--- Begin ---
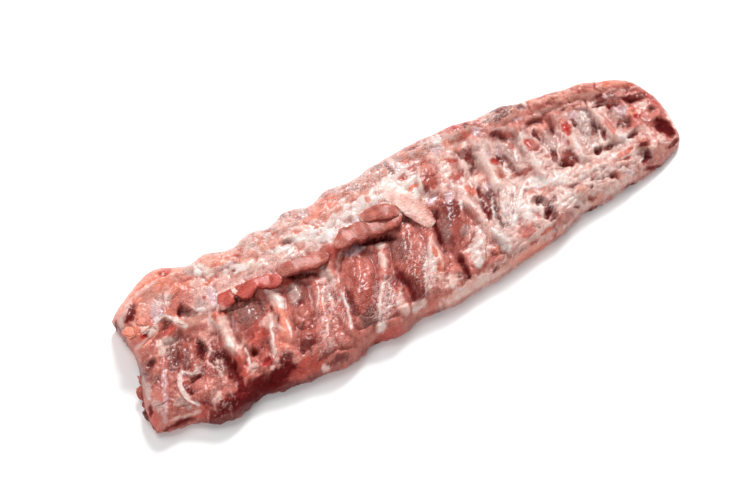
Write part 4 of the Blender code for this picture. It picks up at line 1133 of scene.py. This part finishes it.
def seen_points(tree, marks):
    """For each mark on the sheet, the point of the skin that the camera sees there, in plan millimetres."""
    eye = Vector(placed([EYE])[0])
    found = []
    for x, y in marks:
        target = Vector(placed([(x, y, SHEET_HEIGHT)])[0])
        hit = tree.ray_cast(eye, (target - eye).normalized())[0]
        if hit is None:
            raise RuntimeError(f"the mark at {x:.0f}, {y:.0f} isn't on the rack")
        found.append((hit.x / MM + MIDDLE[0], hit.y / MM + MIDDLE[1], hit.z / MM))
    return np.array(found)


def along_path(path, count):
    """The columns of a path's points, joined by smooth curves and read at evenly spaced places."""
    path = np.array(path, float)
    steps = np.hypot(*np.diff(path[:, :2], axis=0).T)
    shares = np.concatenate([[0.0], np.cumsum(steps)]) / steps.sum()
    at = np.linspace(0.0, 1.0, count)
    return np.column_stack([smooth(at, shares, path[:, column]) for column in range(path.shape[1])])


def evened(values, reach):
    """A running mean over so many neighbours each side, with the ends held."""
    kernel = np.ones(2 * reach + 1) / (2 * reach + 1)
    return np.convolve(np.pad(values, reach, mode="edge"), kernel, mode="valid")


def carried(tree, path, lift, rows, sides, reach, flatness, seed):
    """A strip: a section carried along a path over the skin, flat side to STRIP_UP, closed at both ends.

    The section is an oval whose sine and cosine are raised to the flatness, and noise unevens its edge.
    Its middle is lifted towards the camera, so it still shows at its marks. Gives its points, its faces and
    how each point lies: distance along, distance across, -1 to 1 from end to end, and -1 to 1 from the edge
    on the path's right to the one on its left.
    """
    marks = along_path(path, rows)
    middle = seen_points(tree, marks[:, :2])
    middle = np.column_stack([evened(middle[:, axis], reach) for axis in (0, 1, 2)])
    middle = middle + np.array(TO_EYE) * (lift / TO_EYE[2])
    run = np.gradient(middle, axis=0)
    run = run / np.linalg.norm(run, axis=1)[:, None]
    across = np.cross(run, STRIP_UP)
    across = across / np.linalg.norm(across, axis=1)[:, None]
    up = np.cross(across, run)
    share = np.linspace(0.0, 1.0, rows)
    ends = np.sqrt(np.clip(1.0 - np.abs(2.0 * share - 1.0) ** 6, 0.0, 1.0))
    angle = np.linspace(0.0, 2.0 * math.pi, sides, endpoint=False)
    arc = share[:, None] * np.hypot(*np.ptp(marks[:, :2], axis=0)) + 0.0 * angle
    around = 6.0 * np.cos(angle) + 0.0 * arc
    uneven = 1.0 + 0.15 * cloud(arc, around, 5.0, seed) + 0.03 * swell(arc / 3.0, around, 1.5, seed + 7)
    flat_cos = np.sign(np.cos(angle)) * np.abs(np.cos(angle)) ** flatness
    flat_sin = np.sign(np.sin(angle)) * np.abs(np.sin(angle)) ** flatness
    half_width = (marks[:, 2] * ends)[:, None] * uneven
    half_height = (marks[:, 3] * ends)[:, None] * (0.6 + 0.4 * uneven)
    shape = middle[:, None] + across[:, None] * (half_width * flat_cos)[..., None]
    shape = shape + up[:, None] * (half_height * flat_sin)[..., None]
    faces = grid_faces(rows, sides, True)[:, ::-1].tolist()
    end = (2.0 * share - 1.0)[:, None] + 0.0 * arc
    lie = (arc, half_width * flat_cos, end, 0.0 * arc - flat_cos)
    return shape.reshape(-1, 3), faces, [values.ravel() for values in lie]


def blended(points, coat, edge, low, high, seed):
    """The coat with the surrounding paint laid over it as edge, torn by noise, passes from low to high."""
    sheet_x, sheet_y = sheet(points[:, 0], points[:, 1], points[:, 2])
    around = mottled(painted(sheet_x, sheet_y), sheet_x, sheet_y, FIBRE_TURN)
    torn = edge + 0.16 * cloud(sheet_x, sheet_y, 6.0, seed, 3)
    cover = eased(torn, low, high)
    return coat + (around - coat) * cover[:, None]


def at_height(x, y, z):
    """The place at height z that the camera sees at a mark on the sheet."""
    share = (EYE[2] - z) / (EYE[2] - SHEET_HEIGHT)
    return np.array((EYE[0] + (x - EYE[0]) * share, EYE[1] + (y - EYE[1]) * share, z))


def lump(middle, halves, rough, seed):
    """A closed lump: a ball with three half sizes whose radius swells."""
    turn = np.linspace(0.0, 2.0 * math.pi, LUMP_SIDES, endpoint=False)
    fall = np.linspace(0.0, math.pi, LUMP_SIDES // 2 + 1)
    fall_grid, turn_grid = (angle.ravel() for angle in np.meshgrid(fall, turn, indexing="ij"))
    ring = np.sin(fall_grid)
    swelling = cloud(3.0 * turn_grid * ring, 4.0 * fall_grid, 2.0, seed)
    radius = 1.0 + rough * swelling * ring
    ball = np.column_stack([ring * np.cos(turn_grid), ring * np.sin(turn_grid), np.cos(fall_grid)])
    points = middle + ball * radius[:, None] * np.array(halves, float)
    faces = grid_faces(len(fall), LUMP_SIDES, True).tolist()
    return points, faces


def coat_of(tissue, x, y, fibre_scale, seed):
    """One tissue's coat, streaked along x and blotched."""
    coat = np.zeros((len(x), 6)) + palette()[tissue]
    streaks = cloud(x / 6.0, y, fibre_scale, seed, 2)
    blotches = cloud(x, y, 6.0, seed + 5)
    light = 1.0 + 0.26 * streaks * coat[:, 5] + 0.16 * blotches
    coat[:, :3] = np.clip(coat[:, :3] * light[:, None], 0.0, BRIGHTEST)
    return coat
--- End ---
TASK INSTRUCTIONS:
Please restate the whole listing word for word.

CORRECT ANSWER:
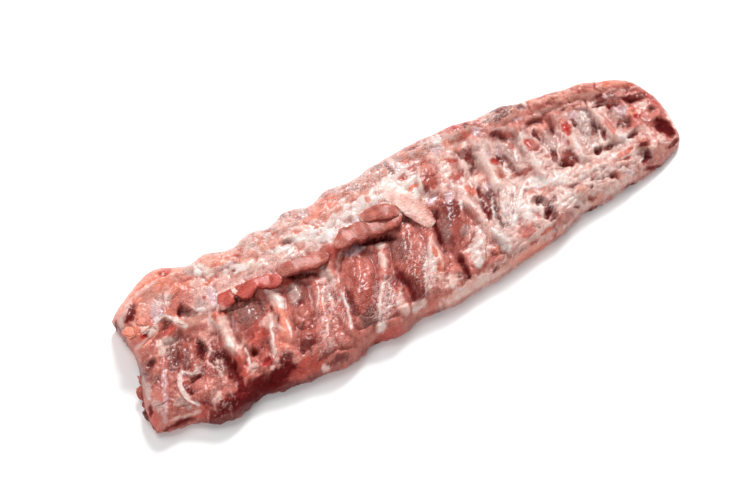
Write part 4 of the Blender code for this picture. It picks up at line 1133 of scene.py. This part finishes it.
def seen_points(tree, marks):
    """For each mark on the sheet, the point of the skin that the camera sees there, in plan millimetres."""
    eye = Vector(placed([EYE])[0])
    found = []
    for x, y in marks:
        target = Vector(placed([(x, y, SHEET_HEIGHT)])[0])
        hit = tree.ray_cast(eye, (target - eye).normalized())[0]
        if hit is None:
            raise RuntimeError(f"the mark at {x:.0f}, {y:.0f} isn't on the rack")
        found.append((hit.x / MM + MIDDLE[0], hit.y / MM + MIDDLE[1], hit.z / MM))
    return np.array(found)


def along_path(path, count):
    """The columns of a path's points, joined by smooth curves and read at evenly spaced places."""
    path = np.array(path, float)
    steps = np.hypot(*np.diff(path[:, :2], axis=0).T)
    shares = np.concatenate([[0.0], np.cumsum(steps)]) / steps.sum()
    at = np.linspace(0.0, 1.0, count)
    return np.column_stack([smooth(at, shares, path[:, column]) for column in range(path.shape[1])])


def evened(values, reach):
    """A running mean over so many neighbours each side, with the ends held."""
    kernel = np.ones(2 * reach + 1) / (2 * reach + 1)
    return np.convolve(np.pad(values, reach, mode="edge"), kernel, mode="valid")


def carried(tree, path, lift, rows, sides, reach, flatness, seed):
    """A strip: a section carried along a path over the skin, flat side to STRIP_UP, closed at both ends.

    The section is an oval whose sine and cosine are raised to the flatness, and noise unevens its edge.
    Its middle is lifted towards the camera, so it still shows at its marks. Gives its points, its faces and
    how each point lies: distance along, distance across, -1 to 1 from end to end, and -1 to 1 from the edge
    on the path's right to the one on its left.
    """
    marks = along_path(path, rows)
    middle = seen_points(tree, marks[:, :2])
    middle = np.column_stack([evened(middle[:, axis], reach) for axis in (0, 1, 2)])
    middle = middle + np.array(TO_EYE) * (lift / TO_EYE[2])
    run = np.gradient(middle, axis=0)
    run = run / np.linalg.norm(run, axis=1)[:, None]
    across = np.cross(run, STRIP_UP)
    across = across / np.linalg.norm(across, axis=1)[:, None]
    up = np.cross(across, run)
    share = np.linspace(0.0, 1.0, rows)
    ends = np.sqrt(np.clip(1.0 - np.abs(2.0 * share - 1.0) ** 6, 0.0, 1.0))
    angle = np.linspace(0.0, 2.0 * math.pi, sides, endpoint=False)
    arc = share[:, None] * np.hypot(*np.ptp(marks[:, :2], axis=0)) + 0.0 * angle
    around = 6.0 * np.cos(angle) + 0.0 * arc
    uneven = 1.0 + 0.15 * cloud(arc, around, 5.0, seed) + 0.03 * swell(arc / 3.0, around, 1.5, seed + 7)
    flat_cos = np.sign(np.cos(angle)) * np.abs(np.cos(angle)) ** flatness
    flat_sin = np.sign(np.sin(angle)) * np.abs(np.sin(angle)) ** flatness
    half_width = (marks[:, 2] * ends)[:, None] * uneven
    half_height = (marks[:, 3] * ends)[:, None] * (0.6 + 0.4 * uneven)
    shape = middle[:, None] + across[:, None] * (half_width * flat_cos)[..., None]
    shape = shape + up[:, None] * (half_height * flat_sin)[..., None]
    faces = grid_faces(rows, sides, True)[:, ::-1].tolist()
    end = (2.0 * share - 1.0)[:, None] + 0.0 * arc
    lie = (arc, half_width * flat_cos, end, 0.0 * arc - flat_cos)
    return shape.reshape(-1, 3), faces, [values.ravel() for values in lie]


def blended(points, coat, edge, low, high, seed):
    """The coat with the surrounding paint laid over it as edge, torn by noise, passes from low to high."""
    sheet_x, sheet_y = sheet(points[:, 0], points[:, 1], points[:, 2])
    around = mottled(painted(sheet_x, sheet_y), sheet_x, sheet_y, FIBRE_TURN)
    torn = edge + 0.16 * cloud(sheet_x, sheet_y, 6.0, seed, 3)
    cover = eased(torn, low, high)
    return coat + (around - coat) * cover[:, None]


def at_height(x, y, z):
    """The place at height z that the camera sees at a mark on the sheet."""
    share = (EYE[2] - z) / (EYE[2] - SHEET_HEIGHT)
    return np.array((EYE[0] + (x - EYE[0]) * share, EYE[1] + (y - EYE[1]) * share, z))


def lump(middle, halves, rough, seed):
    """A closed lump: a ball with three half sizes whose radius swells."""
    turn = np.linspace(0.0, 2.0 * math.pi, LUMP_SIDES, endpoint=False)
    fall = np.linspace(0.0, math.pi, LUMP_SIDES // 2 + 1)
    fall_grid, turn_grid = (angle.ravel() for angle in np.meshgrid(fall, turn, indexing="ij"))
    ring = np.sin(fall_grid)
    swelling = cloud(3.0 * turn_grid * ring, 4.0 * fall_grid, 2.0, seed)
    radius = 1.0 + rough * swelling * ring
    ball = np.column_stack([ring * np.cos(turn_grid), ring * np.sin(turn_grid), np.cos(fall_grid)])
    points = middle + ball * radius[:, None] * np.array(halves, float)
    faces = grid_faces(len(fall), LUMP_SIDES, True).tolist()
    return points, faces


def coat_of(tissue, x, y, fibre_scale, seed):
    """One tissue's coat, streaked along x and blotched."""
    coat = np.zeros((len(x), 6)) + palette()[tissue]
    streaks = cloud(x / 6.0, y, fibre_scale, seed, 2)
    blotches = cloud(x, y, 6.0, seed + 5)
    light = 1.0 + 0.26 * streaks * coat[:, 5] + 0.16 * blotches
    coat[:, :3] = np.clip(coat[:, :3] * light[:, None], 0.0, BRIGHTEST)
    return coat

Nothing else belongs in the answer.